LONDON (Reuters) -- John McEnroe and Chris Evert believe in bluntly telling today's tennis stars where they are going wrong.

See, the heroes of yesteryear now working as television commentators for NBC Sports pull no punches when dissecting a player's performance.

"I think it probably rustles some egos," said McEnroe, who freely admits that criticism used to enrage him when his fiery skills took him to the top.

"I know deep down that sometimes the truth hurts," conceded Evert who finds it easier to criticize objectively the longer she has been away from the game.

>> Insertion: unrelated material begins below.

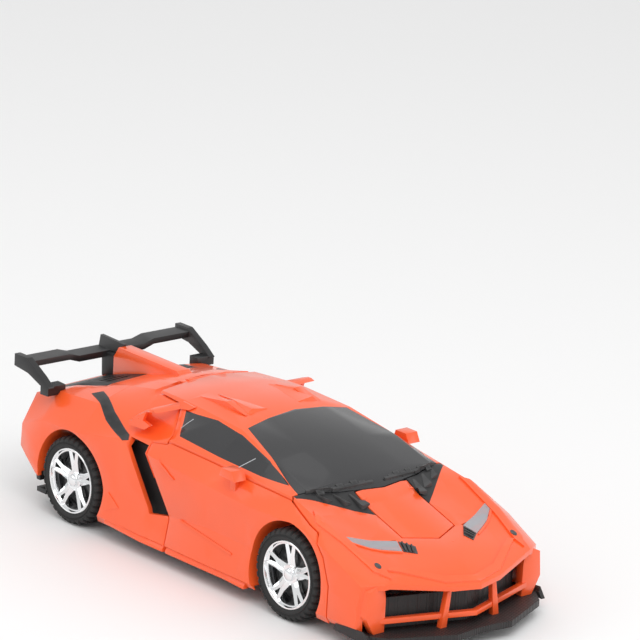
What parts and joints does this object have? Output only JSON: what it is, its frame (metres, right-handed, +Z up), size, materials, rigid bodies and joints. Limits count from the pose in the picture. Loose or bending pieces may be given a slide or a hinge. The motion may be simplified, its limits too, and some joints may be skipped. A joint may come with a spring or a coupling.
{
  "type": "transforming robot car",
  "caption": "Toy wedge-shaped car that turns into a standing robot: hinged figure under the bonnet, swinging roof, sliding wheel arms, flip-up head and geared rear wheels.",
  "frame": {"origin": "middle of the bounding box, on the ground under the car", "axes": "-Y towards the nose, +Y towards the tail, +X to the left side of the car, +Z up"},
  "size_m": [0.096, 0.236, 0.0636],
  "materials": {
    "orange_body": "gloss moulded orange",
    "black_plastic": "satin moulded black",
    "dark_screen": "dark satin glazing",
    "tyre_rubber": "matt rubber",
    "chrome_rim": "bright plated plastic",
    "copper_armour": "metallic orange paint",
    "silver_trim": "silver paint",
    "amber_lens": "clear amber",
    "lamp_lens": "clear grey lens",
    "led_lens": "clear blue lens",
    "helmet_black": "gloss black",
    "gear_plastic": "natural nylon",
    "motor_steel": "plain steel",
    "board_green": "solder mask",
    "cell_jacket": "printed sleeve, plain"
  },
  "bodies": {
    "base": {"chassis": "black_plastic", "front_panel": "black_plastic", "side_cheeks": "black_plastic", "front_lamp": "amber_lens", "front_trim": "silver_trim", "rear_body": "orange_body", "rear_deck": "black_plastic", "rear_wing": "black_plastic", "tail_panel": "black_plastic", "battery_door": "black_plastic", "battery_cells": "cell_jacket", "gearbox_plates": "gear_plastic", "drive_motors": "motor_steel", "transform_motor": "motor_steel", "lift_cradle": "black_plastic", "circuit_board": "board_green", "underglow_lamps": "led_lens", "base_screws": "motor_steel"},
    "power_switch": {"power_switch": "black_plastic"},
    "front_roller": {"front_roller": "black_plastic"},
    "transform_gear": {"transform_gear": "gear_plastic"},
    "transform_motor_pinion": {"transform_motor_pinion": "gear_plastic"},
    "figure": {"torso_frame": "black_plastic", "hinge_shaft": "motor_steel", "figure_gear": "gear_plastic", "chest_plate": "copper_armour", "hip_belt": "copper_armour", "figure_silver": "silver_trim", "shin_armour": "copper_armour"},
    "bonnet": {"bonnet": "orange_body", "cowl": "black_plastic", "splitter": "black_plastic", "headlamps": "lamp_lens", "carriage": "black_plastic"},
    "flap": {"bonnet_flap": "orange_body"},
    "head": {"head_helmet": "helmet_black", "head_mask": "silver_trim"},
    "neck": {"neck_slide": "black_plastic"},
    "roof": {"roof_shell": "orange_body", "windscreen": "dark_screen", "side_windows": "dark_screen", "roof_bracket": "black_plastic"},
    "right_arm": {"right_arm_panel": "orange_body", "right_arm_bars": "black_plastic"},
    "left_arm": {"left_arm_panel": "orange_body", "left_arm_bars": "black_plastic"},
    "right_front_wheel": {"right_front_tyre": "tyre_rubber", "right_front_rim": "chrome_rim"},
    "left_front_wheel": {"left_front_tyre": "tyre_rubber", "left_front_rim": "chrome_rim"},
    "right_rear_wheel": {"right_rear_tyre": "tyre_rubber", "right_rear_rim": "chrome_rim", "right_axle_gear": "gear_plastic"},
    "left_rear_wheel": {"left_rear_tyre": "tyre_rubber", "left_rear_rim": "chrome_rim", "left_axle_gear": "gear_plastic"},
    "right_compound_gear": {"right_compound_gear": "gear_plastic"},
    "left_compound_gear": {"left_compound_gear": "gear_plastic"},
    "right_motor_pinion": {"right_motor_pinion": "gear_plastic"},
    "left_motor_pinion": {"left_motor_pinion": "gear_plastic"}
  },
  "joints": [
    {"name": "transform", "type": "hinge", "parent": "base", "child": "figure", "pos_m": [0, 0.01, 0.046], "axis": [-1, 0, 0], "range_deg": [0, 108.08]},
    {"name": "bonnet_level", "type": "hinge", "parent": "figure", "child": "bonnet", "pos_m": [0, -0.088, 0.014], "axis": [1, 0, 0], "range_deg": [0, 108.09]},
    {"name": "roof_swing", "type": "hinge", "parent": "base", "child": "roof", "pos_m": [0, 0.0492, 0.0605], "axis": [-1, 0, 0], "range_deg": [0, 100.01]},
    {"name": "right_arm_slide", "type": "slide", "parent": "bonnet", "child": "right_arm", "axis": [-1, 0, 0], "range_m": [0, 0.042]},
    {"name": "left_arm_slide", "type": "slide", "parent": "bonnet", "child": "left_arm", "axis": [1, 0, 0], "range_m": [0, 0.042]},
    {"name": "head_rise", "type": "slide", "parent": "bonnet", "child": "head", "axis": [0, 0, 1], "range_m": [0, 0.027]},
    {"name": "neck_rise", "type": "slide", "parent": "bonnet", "child": "neck", "axis": [0, 0, 1], "range_m": [0, 0.0135]},
    {"name": "flap_open", "type": "hinge", "parent": "bonnet", "child": "flap", "pos_m": [0, -0.0598, 0.0394], "axis": [-1, 0, 0], "range_deg": [0, 98.01]},
    {"name": "transform_gear_spin", "type": "hinge", "parent": "base", "child": "transform_gear", "pos_m": [0, 0.02358, 0.04261], "axis": [-1, 0, 0], "range_deg": [-324.26, 0]},
    {"name": "transform_motor_spin", "type": "hinge", "parent": "base", "child": "transform_motor_pinion", "pos_m": [0, 0.03758, 0.04261], "axis": [-1, 0, 0], "range_deg": [0, 972.76]},
    {"name": "right_front_wheel_spin", "type": "hinge", "parent": "right_arm", "child": "right_front_wheel", "pos_m": [-0.0395, -0.056, 0.018], "axis": [1, 0, 0], "continuous": true},
    {"name": "left_front_wheel_spin", "type": "hinge", "parent": "left_arm", "child": "left_front_wheel", "pos_m": [0.0395, -0.056, 0.018], "axis": [1, 0, 0], "continuous": true},
    {"name": "right_rear_wheel_spin", "type": "hinge", "parent": "base", "child": "right_rear_wheel", "pos_m": [-0.0395, 0.076, 0.018], "axis": [1, 0, 0], "continuous": true},
    {"name": "left_rear_wheel_spin", "type": "hinge", "parent": "base", "child": "left_rear_wheel", "pos_m": [0.0395, 0.076, 0.018], "axis": [1, 0, 0], "continuous": true},
    {"name": "right_compound_gear_spin", "type": "hinge", "parent": "base", "child": "right_compound_gear", "pos_m": [-0.022, 0.06388, 0.025], "axis": [1, 0, 0], "continuous": true},
    {"name": "left_compound_gear_spin", "type": "hinge", "parent": "base", "child": "left_compound_gear", "pos_m": [0.022, 0.06388, 0.025], "axis": [1, 0, 0], "continuous": true},
    {"name": "right_motor_spin", "type": "hinge", "parent": "base", "child": "right_motor_pinion", "pos_m": [-0.022, 0.05035, 0.02138], "axis": [1, 0, 0], "continuous": true},
    {"name": "left_motor_spin", "type": "hinge", "parent": "base", "child": "left_motor_pinion", "pos_m": [0.022, 0.05035, 0.02138], "axis": [1, 0, 0], "continuous": true},
    {"name": "front_roller_spin", "type": "hinge", "parent": "base", "child": "front_roller", "pos_m": [0, -0.0048, 0.004], "axis": [1, 0, 0], "continuous": true},
    {"name": "power_switch_slide", "type": "slide", "parent": "base", "child": "power_switch", "axis": [1, 0, 0], "range_m": [0, 0.003]}
  ],
  "couplings": [
    {"joint": "bonnet_level", "follows": "transform", "ratio": 1},
    {"joint": "roof_swing", "follows": "transform", "ratio": 0.92521},
    {"joint": "right_arm_slide", "follows": "transform", "m_per_rad": 0.022264},
    {"joint": "left_arm_slide", "follows": "transform", "m_per_rad": 0.022264},
    {"joint": "head_rise", "follows": "transform", "m_per_rad": 0.014313},
    {"joint": "neck_rise", "follows": "transform", "m_per_rad": 0.007156},
    {"joint": "flap_open", "follows": "transform", "ratio": 0.90671},
    {"joint": "transform_gear_spin", "follows": "transform", "ratio": -3},
    {"joint": "transform_motor_spin", "follows": "transform", "ratio": 9},
    {"joint": "right_compound_gear_spin", "follows": "right_rear_wheel_spin", "ratio": -3},
    {"joint": "left_compound_gear_spin", "follows": "left_rear_wheel_spin", "ratio": -3},
    {"joint": "right_motor_spin", "follows": "right_rear_wheel_spin", "ratio": 9},
    {"joint": "left_motor_spin", "follows": "left_rear_wheel_spin", "ratio": 9}
  ]
}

McEnroe, famed for screaming "You cannot be serious" at an umpire with whom he disagreed, has no mercy for players who fail to give 100 percent all the time, those he considers "the pits of the earth."

"We are not there to criticize the players unless they are in my opinion 'tanking.' That is the one thing I cannot stand," said the man once known as "Superbrat."

"I mean, they are at Wimbledon so it shouldn't be difficult to give 110 percent," he said in an NBC panel discussion on their tell-it-like-it-is commentaries.

The feisty New Yorker said he hoped the players would understand that he was not just trying to cut them down to size on television.

"Listen, I was criticized. You get pissed off but ultimately sometimes the people that are criticizing you are right. I think they should listen to it," he said.

Evert, the Ice Maiden who never gave away her emotions on court, said, "It is getting easier for me to be critical as I move away from the game. It was always tough that first and second year after I retired."

She said she faced tough times saying honestly what she thought of Martina Navratilova and Steffi Graf, two great champions she had been battling for 15 years.

And she knows how much the truth can hurt.

"My second last year before I retired, I remember listening to [commentator] Mary Carillo say 'Chrissie should retire, she will never win a major,' and I was very hurt by that," she said.